Every business needs the following: writer, copywriter, marketer, accountant, financial officer, marketing executive, webmaster, web developer, graphic designer, customer support, and the list goes on . . . There is NO WAY you can do all these things and stay sane. Your business needs the positions, but you don’t need to fill each of these positions.
Choose your assistants and freelancers carefully. Many people can do two or three things. And never, never, never give up control of the money. You might have an accountant or chief financial officer but the “checks” must all be signed by you. Too many businesses have been lost because someone the owner thought was trustworthy really wasn’t.
- Products don’t sell themselves. You HAVE to be a salesperson whether you want to or not. In fact, when asked what the most important skill they possessed, more than 75 percent of CEOs said it was the ability to sell. You need to sell yourself, your business and your products.
Don’t be the stereotypical car salesman! Instead, learn the skills you need to sell your products, online or in person, because your products won’t sell themselves and people won’t buy from a car salesman.
- Focus, focus, focus. Just like location is essential in Real Estate, focus is essential to new and existing businesses. You absolutely need focus to complete a project or you’ll be distracted by the next shiny object in your life. Distraction will mean you miss the important issues in your business and will probably miss your business fairly quickly after that.
- Waiting until you’re perfect, or perfectly ready. If you’ve reached perfection then you’ve waited far too long. Every business makes mistakes. You’ll never reach perfection so there is really no point in trying. EXCEPT that waiting for perfection often means you’re either afraid of starting or failure.

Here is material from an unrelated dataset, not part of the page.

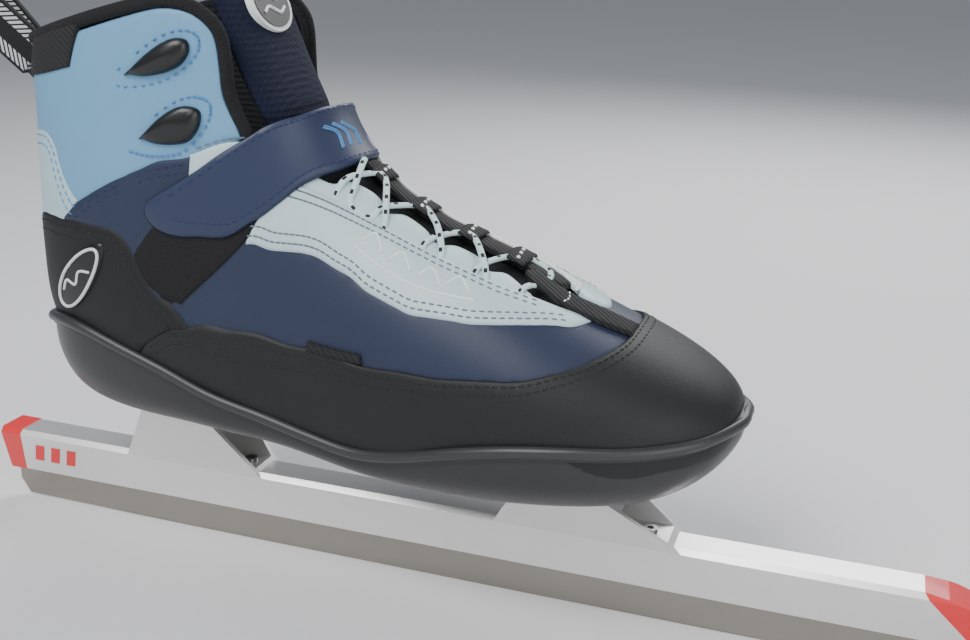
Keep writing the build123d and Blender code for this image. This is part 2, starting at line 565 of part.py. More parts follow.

Small businesses have a way of making you face your fears, especially if you have any intention of being successful. Here’s something you may have heard before – YOU can do it.
You can face your fears. You can be successful.
The only thing standing in your way is . . . YOU.
We are all born with specific skills, talents, advantages and disadvantages. It’s how you use those factors that determine whether you’ll experience the success you’re aiming at. Don’t let anyone tell you otherwise.
You have the abilities you need or can hire the people who can do what you don’t know how. If you don’t know how to build professional websites, don’t spend months learning. Hire it done and then get a better one later.
If you want a small business, then go out and GET IT!